--- Start Given data ---
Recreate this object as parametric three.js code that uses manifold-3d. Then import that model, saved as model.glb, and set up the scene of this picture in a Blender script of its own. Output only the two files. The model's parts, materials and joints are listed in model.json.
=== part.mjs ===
--- End Given data ---
--- Start Given data ---
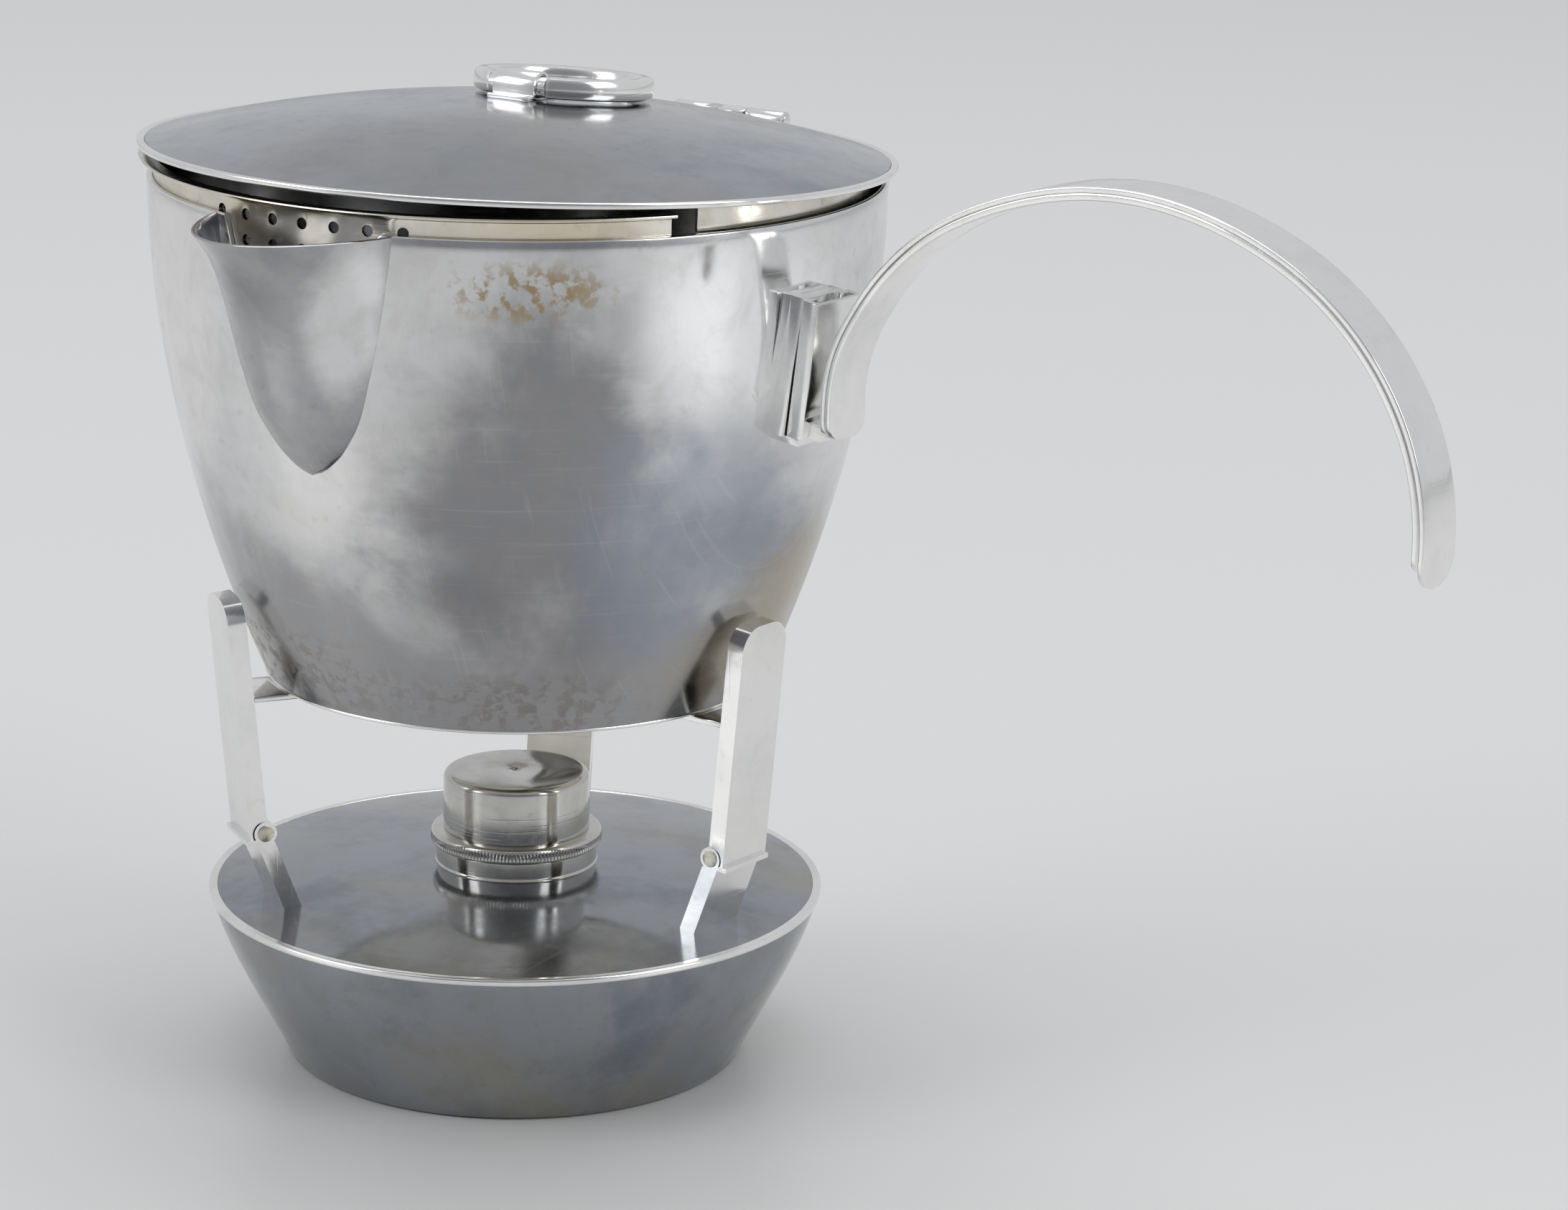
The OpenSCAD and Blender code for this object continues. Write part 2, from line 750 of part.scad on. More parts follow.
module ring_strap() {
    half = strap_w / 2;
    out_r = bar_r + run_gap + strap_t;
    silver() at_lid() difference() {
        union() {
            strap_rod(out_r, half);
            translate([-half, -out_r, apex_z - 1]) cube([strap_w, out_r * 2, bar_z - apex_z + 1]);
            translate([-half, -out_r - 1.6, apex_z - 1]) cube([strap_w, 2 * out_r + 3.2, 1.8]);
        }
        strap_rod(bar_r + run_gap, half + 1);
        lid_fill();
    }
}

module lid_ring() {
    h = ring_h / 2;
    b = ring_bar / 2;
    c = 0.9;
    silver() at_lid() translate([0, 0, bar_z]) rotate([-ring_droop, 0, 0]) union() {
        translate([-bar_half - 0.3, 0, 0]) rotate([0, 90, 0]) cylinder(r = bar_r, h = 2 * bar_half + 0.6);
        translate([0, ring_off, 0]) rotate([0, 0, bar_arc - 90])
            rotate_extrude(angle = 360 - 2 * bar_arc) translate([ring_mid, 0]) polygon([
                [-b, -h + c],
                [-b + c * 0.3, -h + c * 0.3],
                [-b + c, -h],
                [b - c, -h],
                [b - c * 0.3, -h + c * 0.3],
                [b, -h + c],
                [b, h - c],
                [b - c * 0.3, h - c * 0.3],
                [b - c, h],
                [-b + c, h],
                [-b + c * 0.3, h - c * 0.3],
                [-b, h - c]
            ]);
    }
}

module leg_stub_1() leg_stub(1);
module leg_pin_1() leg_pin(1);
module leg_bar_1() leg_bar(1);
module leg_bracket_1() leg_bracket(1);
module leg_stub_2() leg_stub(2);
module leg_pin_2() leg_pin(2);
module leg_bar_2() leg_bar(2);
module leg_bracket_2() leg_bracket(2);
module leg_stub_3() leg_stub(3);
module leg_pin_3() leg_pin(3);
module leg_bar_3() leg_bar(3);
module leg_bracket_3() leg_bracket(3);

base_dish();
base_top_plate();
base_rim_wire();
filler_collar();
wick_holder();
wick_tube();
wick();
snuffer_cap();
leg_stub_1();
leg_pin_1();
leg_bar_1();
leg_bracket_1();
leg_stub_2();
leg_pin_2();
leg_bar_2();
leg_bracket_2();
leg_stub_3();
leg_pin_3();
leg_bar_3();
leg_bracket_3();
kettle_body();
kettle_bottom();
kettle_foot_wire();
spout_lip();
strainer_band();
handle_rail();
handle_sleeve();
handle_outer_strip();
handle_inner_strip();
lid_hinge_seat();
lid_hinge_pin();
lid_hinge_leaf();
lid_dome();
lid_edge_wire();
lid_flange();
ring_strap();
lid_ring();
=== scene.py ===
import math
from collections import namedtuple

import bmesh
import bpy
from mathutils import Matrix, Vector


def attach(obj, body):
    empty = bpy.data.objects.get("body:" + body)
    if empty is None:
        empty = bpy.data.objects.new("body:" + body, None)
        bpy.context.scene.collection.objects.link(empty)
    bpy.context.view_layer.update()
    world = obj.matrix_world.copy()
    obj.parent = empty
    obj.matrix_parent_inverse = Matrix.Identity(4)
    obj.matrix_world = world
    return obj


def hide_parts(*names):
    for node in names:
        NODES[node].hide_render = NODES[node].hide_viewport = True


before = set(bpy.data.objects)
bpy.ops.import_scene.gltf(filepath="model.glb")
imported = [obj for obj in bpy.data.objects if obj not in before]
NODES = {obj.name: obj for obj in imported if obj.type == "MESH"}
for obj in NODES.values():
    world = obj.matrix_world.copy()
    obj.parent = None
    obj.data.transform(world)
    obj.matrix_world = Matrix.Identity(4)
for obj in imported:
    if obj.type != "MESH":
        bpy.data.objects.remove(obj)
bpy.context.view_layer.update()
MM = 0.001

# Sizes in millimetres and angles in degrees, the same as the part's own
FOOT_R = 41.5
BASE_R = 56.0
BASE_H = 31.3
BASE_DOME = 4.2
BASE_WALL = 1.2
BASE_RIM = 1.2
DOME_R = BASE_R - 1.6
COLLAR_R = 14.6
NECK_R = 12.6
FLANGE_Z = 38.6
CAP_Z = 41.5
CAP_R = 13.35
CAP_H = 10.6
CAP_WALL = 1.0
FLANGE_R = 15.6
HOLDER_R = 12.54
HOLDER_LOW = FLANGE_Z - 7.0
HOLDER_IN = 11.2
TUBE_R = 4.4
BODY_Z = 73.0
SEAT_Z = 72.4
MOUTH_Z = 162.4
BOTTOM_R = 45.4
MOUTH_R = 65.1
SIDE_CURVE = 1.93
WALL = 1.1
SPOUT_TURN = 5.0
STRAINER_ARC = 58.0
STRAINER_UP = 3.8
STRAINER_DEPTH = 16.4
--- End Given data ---
--- Start Given data ---
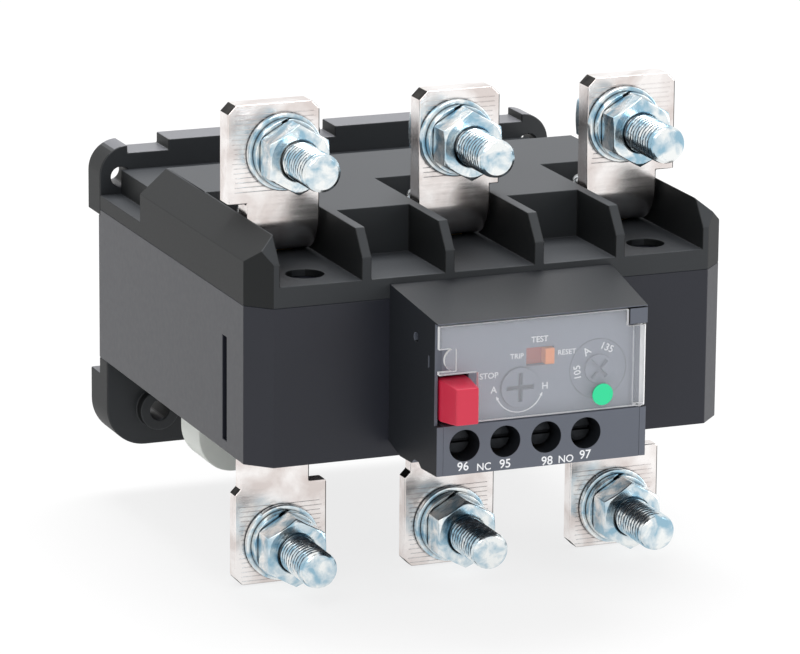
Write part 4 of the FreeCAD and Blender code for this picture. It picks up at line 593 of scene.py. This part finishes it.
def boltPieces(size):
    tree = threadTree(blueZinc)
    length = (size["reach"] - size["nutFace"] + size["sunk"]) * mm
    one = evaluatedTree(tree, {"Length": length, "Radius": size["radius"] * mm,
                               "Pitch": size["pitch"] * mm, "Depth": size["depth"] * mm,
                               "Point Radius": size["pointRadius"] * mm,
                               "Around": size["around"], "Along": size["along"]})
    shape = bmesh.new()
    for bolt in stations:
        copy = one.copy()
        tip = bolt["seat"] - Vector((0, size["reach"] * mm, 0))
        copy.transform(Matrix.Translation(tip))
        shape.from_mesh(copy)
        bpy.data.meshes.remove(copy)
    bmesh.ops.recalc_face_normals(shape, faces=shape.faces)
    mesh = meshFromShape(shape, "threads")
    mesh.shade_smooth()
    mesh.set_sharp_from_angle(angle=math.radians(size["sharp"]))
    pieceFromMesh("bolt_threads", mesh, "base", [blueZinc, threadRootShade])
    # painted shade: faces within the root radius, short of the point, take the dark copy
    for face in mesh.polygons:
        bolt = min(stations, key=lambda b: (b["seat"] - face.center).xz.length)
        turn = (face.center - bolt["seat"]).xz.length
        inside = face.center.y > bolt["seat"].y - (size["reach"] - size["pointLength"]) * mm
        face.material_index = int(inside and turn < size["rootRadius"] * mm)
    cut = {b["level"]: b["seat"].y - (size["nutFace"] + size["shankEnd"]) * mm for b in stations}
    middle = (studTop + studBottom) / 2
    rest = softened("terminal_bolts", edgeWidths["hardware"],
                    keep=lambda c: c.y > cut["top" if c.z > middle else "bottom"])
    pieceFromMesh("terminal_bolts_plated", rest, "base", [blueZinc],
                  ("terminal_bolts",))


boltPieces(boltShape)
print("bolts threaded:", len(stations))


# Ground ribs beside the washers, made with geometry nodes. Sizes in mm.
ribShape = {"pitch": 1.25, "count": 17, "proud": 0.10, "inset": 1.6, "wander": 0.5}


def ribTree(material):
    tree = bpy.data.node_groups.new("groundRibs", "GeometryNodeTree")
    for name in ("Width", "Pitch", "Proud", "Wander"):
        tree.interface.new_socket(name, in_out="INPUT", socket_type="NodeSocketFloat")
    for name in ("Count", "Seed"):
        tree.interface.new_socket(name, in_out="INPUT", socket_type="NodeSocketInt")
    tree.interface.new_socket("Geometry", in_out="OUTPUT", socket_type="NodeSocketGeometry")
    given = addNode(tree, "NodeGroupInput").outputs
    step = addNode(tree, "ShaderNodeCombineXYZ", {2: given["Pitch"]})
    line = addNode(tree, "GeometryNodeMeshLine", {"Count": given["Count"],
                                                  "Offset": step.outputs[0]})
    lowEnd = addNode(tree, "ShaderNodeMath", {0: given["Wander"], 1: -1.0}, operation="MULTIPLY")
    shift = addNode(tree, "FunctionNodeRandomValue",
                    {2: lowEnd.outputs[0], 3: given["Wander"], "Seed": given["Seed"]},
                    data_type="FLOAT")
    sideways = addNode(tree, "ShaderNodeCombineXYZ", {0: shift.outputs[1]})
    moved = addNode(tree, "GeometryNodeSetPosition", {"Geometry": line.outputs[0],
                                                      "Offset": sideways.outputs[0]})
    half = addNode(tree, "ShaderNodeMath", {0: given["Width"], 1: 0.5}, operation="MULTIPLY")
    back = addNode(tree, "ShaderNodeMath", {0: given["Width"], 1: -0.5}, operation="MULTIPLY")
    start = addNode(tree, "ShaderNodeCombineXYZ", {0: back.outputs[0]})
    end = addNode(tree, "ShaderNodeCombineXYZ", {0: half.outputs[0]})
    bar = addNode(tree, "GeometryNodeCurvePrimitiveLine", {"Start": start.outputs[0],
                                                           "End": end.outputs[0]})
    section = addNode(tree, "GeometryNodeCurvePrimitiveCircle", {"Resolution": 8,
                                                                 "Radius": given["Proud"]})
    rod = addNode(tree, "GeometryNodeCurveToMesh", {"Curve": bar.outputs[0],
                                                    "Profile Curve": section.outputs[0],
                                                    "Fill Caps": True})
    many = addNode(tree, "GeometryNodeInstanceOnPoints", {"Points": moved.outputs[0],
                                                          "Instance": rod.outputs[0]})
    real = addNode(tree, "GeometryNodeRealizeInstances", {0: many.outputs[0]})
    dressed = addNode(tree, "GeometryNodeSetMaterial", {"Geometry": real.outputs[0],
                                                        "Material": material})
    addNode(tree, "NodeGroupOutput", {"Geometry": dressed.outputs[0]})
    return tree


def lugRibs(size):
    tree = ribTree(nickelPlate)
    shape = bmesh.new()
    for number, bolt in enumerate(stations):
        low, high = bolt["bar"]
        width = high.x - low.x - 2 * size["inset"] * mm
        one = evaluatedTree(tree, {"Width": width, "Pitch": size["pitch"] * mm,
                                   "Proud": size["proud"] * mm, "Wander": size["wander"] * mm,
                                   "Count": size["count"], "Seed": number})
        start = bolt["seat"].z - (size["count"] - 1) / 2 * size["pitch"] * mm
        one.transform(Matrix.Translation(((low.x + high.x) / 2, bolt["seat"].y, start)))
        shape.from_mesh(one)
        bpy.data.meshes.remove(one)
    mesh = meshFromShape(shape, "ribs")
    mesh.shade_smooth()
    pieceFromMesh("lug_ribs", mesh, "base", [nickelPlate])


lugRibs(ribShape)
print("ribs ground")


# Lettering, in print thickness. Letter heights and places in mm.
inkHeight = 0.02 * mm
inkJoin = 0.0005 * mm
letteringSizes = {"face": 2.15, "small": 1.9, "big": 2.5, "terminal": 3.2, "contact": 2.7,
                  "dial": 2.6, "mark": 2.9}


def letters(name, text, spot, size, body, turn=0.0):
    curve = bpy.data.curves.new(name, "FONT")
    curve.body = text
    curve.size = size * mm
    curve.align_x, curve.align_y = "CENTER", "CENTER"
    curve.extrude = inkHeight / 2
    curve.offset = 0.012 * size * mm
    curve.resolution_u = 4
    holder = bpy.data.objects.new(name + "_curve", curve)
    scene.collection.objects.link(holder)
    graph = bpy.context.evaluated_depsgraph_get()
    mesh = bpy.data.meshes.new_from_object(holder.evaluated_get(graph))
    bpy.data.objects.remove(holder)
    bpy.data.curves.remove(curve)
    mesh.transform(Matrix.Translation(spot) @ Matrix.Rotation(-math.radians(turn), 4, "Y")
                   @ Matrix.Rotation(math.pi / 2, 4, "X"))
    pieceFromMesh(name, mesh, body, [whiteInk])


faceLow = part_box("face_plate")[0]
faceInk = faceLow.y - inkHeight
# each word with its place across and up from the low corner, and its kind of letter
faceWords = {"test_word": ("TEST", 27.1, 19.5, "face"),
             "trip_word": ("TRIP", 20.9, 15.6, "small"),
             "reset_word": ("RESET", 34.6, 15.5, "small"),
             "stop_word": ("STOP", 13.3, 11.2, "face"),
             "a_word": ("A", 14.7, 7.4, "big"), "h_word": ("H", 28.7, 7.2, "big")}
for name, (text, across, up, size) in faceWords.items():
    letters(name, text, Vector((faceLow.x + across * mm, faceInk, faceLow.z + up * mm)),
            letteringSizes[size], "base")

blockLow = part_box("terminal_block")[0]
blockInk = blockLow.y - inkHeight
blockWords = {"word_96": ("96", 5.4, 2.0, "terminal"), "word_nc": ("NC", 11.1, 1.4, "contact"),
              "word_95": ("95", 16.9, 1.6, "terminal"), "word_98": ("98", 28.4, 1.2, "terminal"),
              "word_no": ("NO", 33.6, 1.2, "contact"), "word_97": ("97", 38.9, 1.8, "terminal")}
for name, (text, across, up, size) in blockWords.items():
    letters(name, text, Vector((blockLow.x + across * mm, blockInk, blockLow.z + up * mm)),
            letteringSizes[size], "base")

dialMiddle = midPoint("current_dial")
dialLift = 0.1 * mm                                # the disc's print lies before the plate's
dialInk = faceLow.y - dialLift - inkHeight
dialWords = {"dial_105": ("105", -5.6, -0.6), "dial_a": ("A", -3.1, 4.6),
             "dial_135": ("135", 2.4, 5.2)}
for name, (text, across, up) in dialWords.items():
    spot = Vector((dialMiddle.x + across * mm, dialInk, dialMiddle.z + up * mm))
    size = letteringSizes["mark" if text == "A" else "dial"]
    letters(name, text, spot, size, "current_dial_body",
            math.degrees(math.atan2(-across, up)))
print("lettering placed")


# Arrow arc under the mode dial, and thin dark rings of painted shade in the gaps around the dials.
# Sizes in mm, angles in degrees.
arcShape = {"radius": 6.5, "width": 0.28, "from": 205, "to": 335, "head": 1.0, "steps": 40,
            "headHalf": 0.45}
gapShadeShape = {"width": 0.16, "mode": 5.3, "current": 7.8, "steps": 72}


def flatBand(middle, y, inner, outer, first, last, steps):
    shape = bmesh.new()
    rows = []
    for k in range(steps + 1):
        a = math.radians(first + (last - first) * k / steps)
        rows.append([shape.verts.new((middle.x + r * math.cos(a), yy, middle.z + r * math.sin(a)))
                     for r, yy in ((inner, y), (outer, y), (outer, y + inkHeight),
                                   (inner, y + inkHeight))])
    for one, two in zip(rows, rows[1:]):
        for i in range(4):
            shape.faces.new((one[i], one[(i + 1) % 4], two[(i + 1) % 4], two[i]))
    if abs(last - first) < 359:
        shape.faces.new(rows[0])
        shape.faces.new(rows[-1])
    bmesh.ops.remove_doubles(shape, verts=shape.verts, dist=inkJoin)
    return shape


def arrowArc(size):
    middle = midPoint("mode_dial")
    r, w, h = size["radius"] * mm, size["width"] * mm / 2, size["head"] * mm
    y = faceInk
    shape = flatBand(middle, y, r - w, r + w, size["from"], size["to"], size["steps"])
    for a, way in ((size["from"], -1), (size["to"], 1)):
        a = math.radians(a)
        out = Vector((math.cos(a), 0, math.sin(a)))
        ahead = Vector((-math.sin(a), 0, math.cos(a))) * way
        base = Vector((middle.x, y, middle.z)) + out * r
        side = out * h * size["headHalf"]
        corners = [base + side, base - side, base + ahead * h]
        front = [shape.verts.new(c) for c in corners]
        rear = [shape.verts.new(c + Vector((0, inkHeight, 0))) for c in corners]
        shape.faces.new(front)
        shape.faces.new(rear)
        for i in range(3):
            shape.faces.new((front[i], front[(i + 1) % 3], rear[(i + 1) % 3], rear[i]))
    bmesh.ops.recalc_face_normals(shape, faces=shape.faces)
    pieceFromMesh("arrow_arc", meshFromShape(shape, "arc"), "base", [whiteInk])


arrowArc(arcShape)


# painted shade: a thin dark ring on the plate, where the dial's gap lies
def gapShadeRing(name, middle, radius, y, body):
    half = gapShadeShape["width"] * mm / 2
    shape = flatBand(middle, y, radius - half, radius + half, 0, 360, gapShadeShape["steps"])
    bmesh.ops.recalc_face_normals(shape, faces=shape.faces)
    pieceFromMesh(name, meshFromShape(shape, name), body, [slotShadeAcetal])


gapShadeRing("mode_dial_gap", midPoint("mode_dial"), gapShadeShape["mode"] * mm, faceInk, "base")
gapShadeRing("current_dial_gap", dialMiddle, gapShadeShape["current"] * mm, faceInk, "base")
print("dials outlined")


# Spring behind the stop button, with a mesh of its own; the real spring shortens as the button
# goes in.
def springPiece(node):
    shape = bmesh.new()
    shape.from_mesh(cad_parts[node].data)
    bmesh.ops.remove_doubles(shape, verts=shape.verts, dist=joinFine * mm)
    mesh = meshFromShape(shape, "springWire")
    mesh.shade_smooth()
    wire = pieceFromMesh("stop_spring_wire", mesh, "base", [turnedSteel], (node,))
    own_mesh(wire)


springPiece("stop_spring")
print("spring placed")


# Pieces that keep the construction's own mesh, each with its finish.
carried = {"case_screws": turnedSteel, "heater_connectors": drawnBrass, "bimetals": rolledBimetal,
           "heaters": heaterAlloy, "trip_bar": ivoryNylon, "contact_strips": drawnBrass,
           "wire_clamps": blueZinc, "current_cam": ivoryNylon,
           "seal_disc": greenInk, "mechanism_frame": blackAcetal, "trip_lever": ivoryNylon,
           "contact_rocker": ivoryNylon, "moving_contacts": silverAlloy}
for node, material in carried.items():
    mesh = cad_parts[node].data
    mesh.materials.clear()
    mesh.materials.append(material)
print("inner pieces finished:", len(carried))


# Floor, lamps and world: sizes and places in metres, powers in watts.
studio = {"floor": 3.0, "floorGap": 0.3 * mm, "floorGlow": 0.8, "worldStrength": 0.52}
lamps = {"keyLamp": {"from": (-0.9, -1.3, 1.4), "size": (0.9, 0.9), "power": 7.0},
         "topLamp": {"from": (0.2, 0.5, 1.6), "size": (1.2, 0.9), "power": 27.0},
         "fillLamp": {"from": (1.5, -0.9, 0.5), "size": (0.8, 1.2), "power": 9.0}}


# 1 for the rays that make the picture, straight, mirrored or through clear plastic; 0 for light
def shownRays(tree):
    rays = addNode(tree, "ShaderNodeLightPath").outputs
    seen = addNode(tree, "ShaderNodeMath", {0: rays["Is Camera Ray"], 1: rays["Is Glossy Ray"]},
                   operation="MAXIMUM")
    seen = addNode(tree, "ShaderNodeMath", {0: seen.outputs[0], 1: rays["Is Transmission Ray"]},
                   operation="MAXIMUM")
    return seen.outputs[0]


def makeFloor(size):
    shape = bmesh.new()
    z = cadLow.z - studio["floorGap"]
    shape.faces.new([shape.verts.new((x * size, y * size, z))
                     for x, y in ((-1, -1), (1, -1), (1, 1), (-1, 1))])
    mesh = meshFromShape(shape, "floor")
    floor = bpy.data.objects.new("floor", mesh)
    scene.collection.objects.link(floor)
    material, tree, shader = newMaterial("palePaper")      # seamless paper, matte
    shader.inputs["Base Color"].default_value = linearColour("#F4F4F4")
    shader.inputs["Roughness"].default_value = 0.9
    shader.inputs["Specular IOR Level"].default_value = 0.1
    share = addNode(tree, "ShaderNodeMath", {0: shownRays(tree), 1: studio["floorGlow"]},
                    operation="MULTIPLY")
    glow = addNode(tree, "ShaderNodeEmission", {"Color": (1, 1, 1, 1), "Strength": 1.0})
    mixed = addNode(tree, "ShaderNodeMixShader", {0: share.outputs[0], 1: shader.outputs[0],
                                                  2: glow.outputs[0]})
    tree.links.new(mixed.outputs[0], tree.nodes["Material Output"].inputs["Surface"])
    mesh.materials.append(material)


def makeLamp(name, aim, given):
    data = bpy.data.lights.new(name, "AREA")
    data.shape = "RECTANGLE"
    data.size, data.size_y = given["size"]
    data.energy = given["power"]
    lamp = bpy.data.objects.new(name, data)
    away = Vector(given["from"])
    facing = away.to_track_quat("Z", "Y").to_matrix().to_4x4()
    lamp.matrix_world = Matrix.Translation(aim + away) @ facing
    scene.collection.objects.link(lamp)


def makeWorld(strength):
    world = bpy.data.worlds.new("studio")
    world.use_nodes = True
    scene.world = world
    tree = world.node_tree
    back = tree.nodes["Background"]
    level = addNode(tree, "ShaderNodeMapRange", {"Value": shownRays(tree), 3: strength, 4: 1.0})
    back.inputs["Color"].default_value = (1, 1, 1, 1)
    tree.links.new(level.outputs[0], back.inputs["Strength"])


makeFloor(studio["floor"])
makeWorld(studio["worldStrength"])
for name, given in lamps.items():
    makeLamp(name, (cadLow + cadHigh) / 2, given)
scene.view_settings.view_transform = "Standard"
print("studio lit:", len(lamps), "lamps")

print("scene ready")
--- End Given data ---
• Goal: Within the listing above, give again exactly every line from the line with "for node in" through the line with "STRAINER_DEPTH = 16.4", both included, and no other line.

• Answer below:
    for node in names:
        NODES[node].hide_render = NODES[node].hide_viewport = True


before = set(bpy.data.objects)
bpy.ops.import_scene.gltf(filepath="model.glb")
imported = [obj for obj in bpy.data.objects if obj not in before]
NODES = {obj.name: obj for obj in imported if obj.type == "MESH"}
for obj in NODES.values():
    world = obj.matrix_world.copy()
    obj.parent = None
    obj.data.transform(world)
    obj.matrix_world = Matrix.Identity(4)
for obj in imported:
    if obj.type != "MESH":
        bpy.data.objects.remove(obj)
bpy.context.view_layer.update()
MM = 0.001

# Sizes in millimetres and angles in degrees, the same as the part's own
FOOT_R = 41.5
BASE_R = 56.0
BASE_H = 31.3
BASE_DOME = 4.2
BASE_WALL = 1.2
BASE_RIM = 1.2
DOME_R = BASE_R - 1.6
COLLAR_R = 14.6
NECK_R = 12.6
FLANGE_Z = 38.6
CAP_Z = 41.5
CAP_R = 13.35
CAP_H = 10.6
CAP_WALL = 1.0
FLANGE_R = 15.6
HOLDER_R = 12.54
HOLDER_LOW = FLANGE_Z - 7.0
HOLDER_IN = 11.2
TUBE_R = 4.4
BODY_Z = 73.0
SEAT_Z = 72.4
MOUTH_Z = 162.4
BOTTOM_R = 45.4
MOUTH_R = 65.1
SIDE_CURVE = 1.93
WALL = 1.1
SPOUT_TURN = 5.0
STRAINER_ARC = 58.0
STRAINER_UP = 3.8
STRAINER_DEPTH = 16.4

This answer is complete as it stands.